Source excerpt:
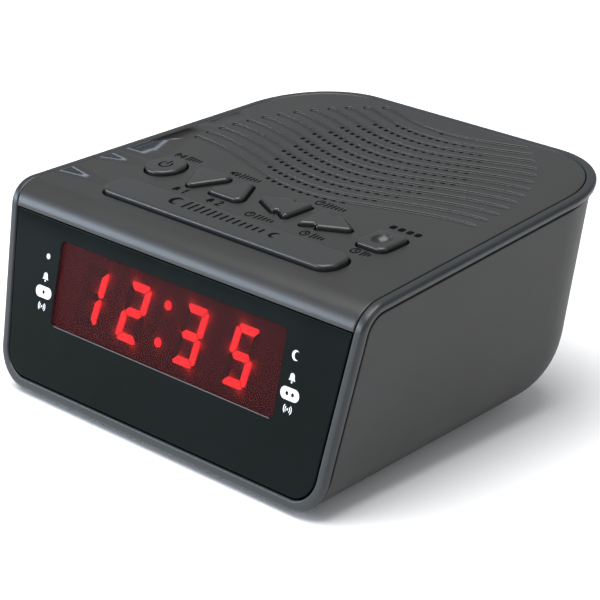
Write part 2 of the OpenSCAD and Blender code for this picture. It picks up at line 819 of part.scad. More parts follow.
module battery_contacts() {
    color(steel) in_body()
        for (s = [-1, 1])
            translate([s * (bay_x - plate_t / 2) - plate_t / 2, bay_y[0] + 1, 4])
                cube([plate_t, bay_y[1] - bay_y[0] - 2, 9]);
}
module battery_door() {
    color(side_grey) in_body() {
        difference() {
            translate([-door_x, door_y[0], 0]) cube([2 * door_x, door_y[1] - door_y[0], floor_t]);
            translate([-6, door_y[1] - 3, -1]) cube([12, 1.2, floor_t + 2]);
            for (i = [-2 : 2]) translate([-5, door_y[1] - 8 + i * 1.4, -0.6]) cube([10, 0.6, 1]);
        }
        for (s = [-1, 1])
            translate([s * 16 - 4, door_y[0] - 2, floor_t + 0.15]) cube([8, 4, 1.1]);
        for (s = [-1, 1])
            translate([s * 16 - 4, door_y[0], floor_t - 0.01]) cube([8, 2, 0.3]);
    }
}

// ---- Base and rear ------------------------------------------------------------------------

module rubber_feet() {
    color([0.1, 0.1, 0.1]) in_body()
        for (p = foot_places) corners_at(p) translate([0, 0, -foot_h]) cylinder(d = foot_d, h = foot_h + 0.4);
}
module cabinet_screws() {
    color(steel) in_body()
        for (p = [post_front, post_rear])
            corners_at(p) difference() {
                union() {
                    translate([0, 0, 8.6]) cylinder(r = 2.8, h = 2.4);
                    translate([0, 0, 11]) cylinder(r = screw_r - 0.2, h = post_split_z + 10 - 11);
                }
                translate([-2, -0.4, 8]) cube([4, 0.8, 1.6]);
                translate([-0.4, -2, 8]) cube([0.8, 4, 1.6]);
            }
}
module cord_gland() {
    color([0.12, 0.12, 0.12]) in_body() at_gland() difference() {
        union() {
            cylinder(r = 6, h = 1.6);
            translate([0, 0, -5]) cylinder(r = gland_r, h = 5.5);
        }
        translate([0, 0, -7]) cylinder(r = 2.2, h = 12);
    }
}

cabinet();
rim_frame();
top_cover();
front_lens();
display_window();
snooze_bar();
snooze_plunger();
power_button();
power_plunger();
volume_down_button();
volume_down_plunger();
volume_up_button();
volume_up_plunger();
tuning_down_button();
tuning_down_plunger();
tuning_up_button();
tuning_up_plunger();
preset_button();
preset_plunger();
tact_switches();
key_board();
key_board_screws();
display_board();
display_housing();
display_segments();
display_ribbon();
key_ribbon();
main_board();
main_board_screws();
clock_chip();
radio_chip();
capacitors();
speaker_basket();
speaker_cone();
speaker_magnet();
speaker_screws();
transformer_core();
transformer_coil();
transformer_screws();
ferrite_rod();
antenna_coil();
antenna_clips();
battery_springs();
battery_contacts();
battery_door();
rubber_feet();
cabinet_screws();
cord_gland();
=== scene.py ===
import json
import math

import bmesh
import bpy
import numpy as np
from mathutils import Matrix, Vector
from mathutils.geometry import delaunay_2d_cdt


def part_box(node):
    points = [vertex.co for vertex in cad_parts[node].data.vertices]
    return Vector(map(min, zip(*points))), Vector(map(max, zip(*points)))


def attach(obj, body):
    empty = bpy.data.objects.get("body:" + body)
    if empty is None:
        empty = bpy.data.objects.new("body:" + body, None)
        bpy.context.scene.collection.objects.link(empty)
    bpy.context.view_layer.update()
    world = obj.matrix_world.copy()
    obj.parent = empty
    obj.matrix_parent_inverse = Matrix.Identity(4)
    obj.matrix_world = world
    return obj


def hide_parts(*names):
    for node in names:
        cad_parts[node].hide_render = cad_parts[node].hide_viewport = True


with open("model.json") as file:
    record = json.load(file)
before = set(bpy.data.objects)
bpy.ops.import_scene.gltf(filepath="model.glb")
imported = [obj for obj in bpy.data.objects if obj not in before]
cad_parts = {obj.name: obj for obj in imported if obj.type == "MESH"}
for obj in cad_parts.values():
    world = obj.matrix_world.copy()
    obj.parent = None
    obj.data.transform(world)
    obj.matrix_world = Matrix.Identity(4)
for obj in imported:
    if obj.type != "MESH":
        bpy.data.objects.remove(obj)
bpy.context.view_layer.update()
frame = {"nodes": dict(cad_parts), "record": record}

# ---- Sizes, in millimetres and radians, in the body's own frame ------------------------------
# Its origin is the middle of the front bottom edge: x to the right, y to the rear, z up.

MM = 0.001
ORIGIN = np.array([0.0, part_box("rim_frame")[0].y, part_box("cabinet")[0].z])
BODY_W, BODY_D, TOP_Z = 130.0, 111.7, 49.1
LEAN, RISE, REAR_LEAN = math.radians(12.2), math.radians(5.3), math.radians(11.5)
FLARE, TAPER = 0.135, 0.0978
FALL_R, REAR_R, HEEL_R, TOE_R = 8.0, 26.0, 19.0, 10.5
WALL, RIM_W, RIM_DEPTH, LENS_GAP, COVER_T = 2.2, 2.9, 2.4, 0.4, 2.0
KEY_GAP, KEY_PROUD, SNOOZE_PROUD = 0.5, 1.1, 1.3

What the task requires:
Output exactly the lines above, from the one holding "bpy.data.objects.remove(obj)" through the end of the data, including the first and last.

Exercise response:
        bpy.data.objects.remove(obj)
bpy.context.view_layer.update()
frame = {"nodes": dict(cad_parts), "record": record}

# ---- Sizes, in millimetres and radians, in the body's own frame ------------------------------
# Its origin is the middle of the front bottom edge: x to the right, y to the rear, z up.

MM = 0.001
ORIGIN = np.array([0.0, part_box("rim_frame")[0].y, part_box("cabinet")[0].z])
BODY_W, BODY_D, TOP_Z = 130.0, 111.7, 49.1
LEAN, RISE, REAR_LEAN = math.radians(12.2), math.radians(5.3), math.radians(11.5)
FLARE, TAPER = 0.135, 0.0978
FALL_R, REAR_R, HEEL_R, TOE_R = 8.0, 26.0, 19.0, 10.5
WALL, RIM_W, RIM_DEPTH, LENS_GAP, COVER_T = 2.2, 2.9, 2.4, 0.4, 2.0
KEY_GAP, KEY_PROUD, SNOOZE_PROUD = 0.5, 1.1, 1.3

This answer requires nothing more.